The request: Search the data below for the string "axes". Extract every line that contains it.
┌─ Given data
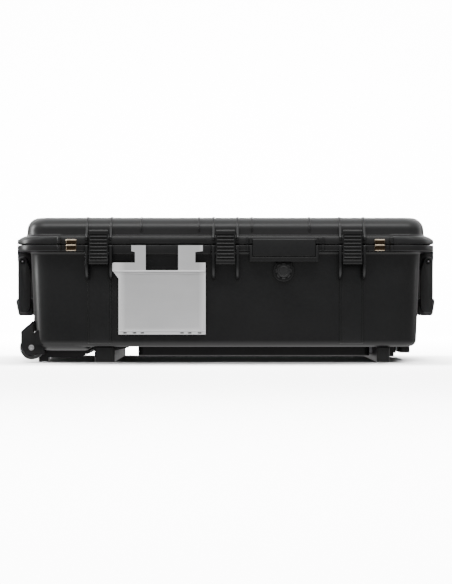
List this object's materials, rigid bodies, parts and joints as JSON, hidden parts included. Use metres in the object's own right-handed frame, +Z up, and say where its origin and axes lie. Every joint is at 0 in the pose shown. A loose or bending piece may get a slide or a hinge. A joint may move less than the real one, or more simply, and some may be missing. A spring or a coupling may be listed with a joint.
{
  "type": "drone carrying case",
  "caption": "Wheeled hard carrying case for a drone, with latches, side handles, a pull-out trolley, a purge valve and cut foam inside.",
  "frame": {"origin": "centre of the case's footprint, on the floor under its feet", "axes": "+X towards the trolley end, -Y the latched front, +Z up"},
  "size_m": [0.853, 0.55, 0.2874],
  "materials": {
    "shell": "satin",
    "trim": "satin",
    "rubber": "matte",
    "tyre": "matte",
    "foam": "matte",
    "pocket_grey": "satin",
    "button_grey": "satin",
    "steel": "satin",
    "brass": "satin",
    "alloy": "satin"
  },
  "bodies": {
    "base": {"base_shell": "shell", "valve_o_ring": "rubber", "base_foam_floor": "foam", "base_foam_left": "foam", "base_foam_middle": "foam", "base_foam_right": "foam", "valve_body": "trim", "valve_cap": "trim", "valve_nut": "trim", "wheel_front_housing": "trim", "wheel_rear_housing": "trim", "foot_rail_left": "trim", "foot_rail_right": "trim", "wheel_end_skid": "trim", "trolley_housing": "trim", "trolley_end_bracket": "trim", "latch_left_base_pin": "steel", "latch_centre_base_pin": "steel", "latch_right_base_pin": "steel", "hinge_pin": "steel", "handle_left_pin": "steel", "handle_right_pin": "steel", "wheel_front_bolt": "steel", "wheel_rear_bolt": "steel", "base_lock_eye_left": "brass", "base_lock_eye_right": "brass", "trolley_outer_tube_front": "alloy", "trolley_outer_tube_rear": "alloy", "document_pocket": "pocket_grey"},
    "lid": {"lid_shell": "shell", "lid_gasket": "rubber", "lid_foam": "foam", "lid_lock_eye_left": "brass", "lid_lock_eye_right": "brass"},
    "handle_left": {"handle_left_frame": "trim", "handle_left_grip": "rubber"},
    "handle_right": {"handle_right_frame": "trim", "handle_right_grip": "rubber"},
    "wheel_front": {"wheel_front_tyre": "tyre", "wheel_front_hub": "trim"},
    "wheel_rear": {"wheel_rear_tyre": "tyre", "wheel_rear_hub": "trim"},
    "trolley_mid": {"trolley_mid_tube_front": "alloy", "trolley_mid_tube_rear": "alloy", "trolley_collar_front": "trim", "trolley_collar_rear": "trim"},
    "trolley_handle": {"trolley_inner_tube_front": "alloy", "trolley_inner_tube_rear": "alloy", "trolley_grip": "trim"},
    "trolley_release": {"trolley_button": "button_grey", "trolley_release_rods": "steel"},
    "latch_left_link": {"latch_left_link": "trim"},
    "latch_left_lever": {"latch_left_lever": "trim", "latch_left_pin": "steel"},
    "latch_centre_link": {"latch_centre_link": "trim"},
    "latch_centre_lever": {"latch_centre_lever": "trim", "latch_centre_pin": "steel"},
    "latch_right_link": {"latch_right_link": "trim"},
    "latch_right_lever": {"latch_right_lever": "trim", "latch_right_pin": "steel"}
  },
  "joints": [
    {"name": "lid_hinge", "type": "hinge", "parent": "base", "child": "lid", "pos_m": [0, 0.268, 0.233], "axis": [-1, 0, 0], "range_deg": [0, 100]},
    {"name": "latch_left_swing", "type": "hinge", "parent": "base", "child": "latch_left_link", "pos_m": [-0.248, -0.2635, 0.213], "axis": [-1, 0, 0], "range_deg": [0, 100]},
    {"name": "latch_left_tilt", "type": "hinge", "parent": "latch_left_link", "child": "latch_left_lever", "pos_m": [-0.248, -0.264, 0.1985], "axis": [-1, 0, 0], "range_deg": [-80, 0]},
    {"name": "latch_centre_swing", "type": "hinge", "parent": "base", "child": "latch_centre_link", "pos_m": [0, -0.2635, 0.213], "axis": [-1, 0, 0], "range_deg": [0, 100]},
    {"name": "latch_centre_tilt", "type": "hinge", "parent": "latch_centre_link", "child": "latch_centre_lever", "pos_m": [0, -0.264, 0.1985], "axis": [-1, 0, 0], "range_deg": [-80, 0]},
    {"name": "latch_right_swing", "type": "hinge", "parent": "base", "child": "latch_right_link", "pos_m": [0.248, -0.2635, 0.213], "axis": [-1, 0, 0], "range_deg": [0, 100]},
    {"name": "latch_right_tilt", "type": "hinge", "parent": "latch_right_link", "child": "latch_right_lever", "pos_m": [0.248, -0.264, 0.1985], "axis": [-1, 0, 0], "range_deg": [-80, 0]},
    {"name": "handle_right_swing", "type": "hinge", "parent": "base", "child": "handle_right", "pos_m": [0.4115, 0, 0.201], "axis": [0, -1, 0], "range_deg": [0, 95]},
    {"name": "handle_left_swing", "type": "hinge", "parent": "base", "child": "handle_left", "pos_m": [-0.4115, 0, 0.201], "axis": [0, 1, 0], "range_deg": [0, 95]},
    {"name": "wheel_front_spin", "type": "hinge", "parent": "base", "child": "wheel_front", "pos_m": [-0.3835, -0.2, 0.0292], "axis": [0, 1, 0], "continuous": true},
    {"name": "wheel_rear_spin", "type": "hinge", "parent": "base", "child": "wheel_rear", "pos_m": [-0.3835, 0.2, 0.0292], "axis": [0, 1, 0], "continuous": true},
    {"name": "trolley_stage_one", "type": "slide", "parent": "base", "child": "trolley_mid", "axis": [1, 0, 0], "range_m": [0, 0.42]},
    {"name": "trolley_stage_two", "type": "slide", "parent": "trolley_mid", "child": "trolley_handle", "axis": [1, 0, 0], "range_m": [0, 0.4]},
    {"name": "trolley_button_press", "type": "slide", "parent": "trolley_handle", "child": "trolley_release", "axis": [-1, 0, 0], "range_m": [0, 0.003], "stiffness_N_per_m": 500}
  ],
  "couplings": [
    {"joint": "latch_left_tilt", "follows": "latch_left_swing", "ratio": -0.8},
    {"joint": "latch_centre_tilt", "follows": "latch_centre_swing", "ratio": -0.8},
    {"joint": "latch_right_tilt", "follows": "latch_right_swing", "ratio": -0.8}
  ]
}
└─
Exercise output:
List this object's materials, rigid bodies, parts and joints as JSON, hidden parts included. Use metres in the object's own right-handed frame, +Z up, and say where its origin and axes lie. Every joint is at 0 in the pose shown. A loose or bending piece may get a slide or a hinge. A joint may move less than the real one, or more simply, and some may be missing. A spring or a coupling may be listed with a joint.
  "frame": {"origin": "centre of the case's footprint, on the floor under its feet", "axes": "+X towards the trolley end, -Y the latched front, +Z up"},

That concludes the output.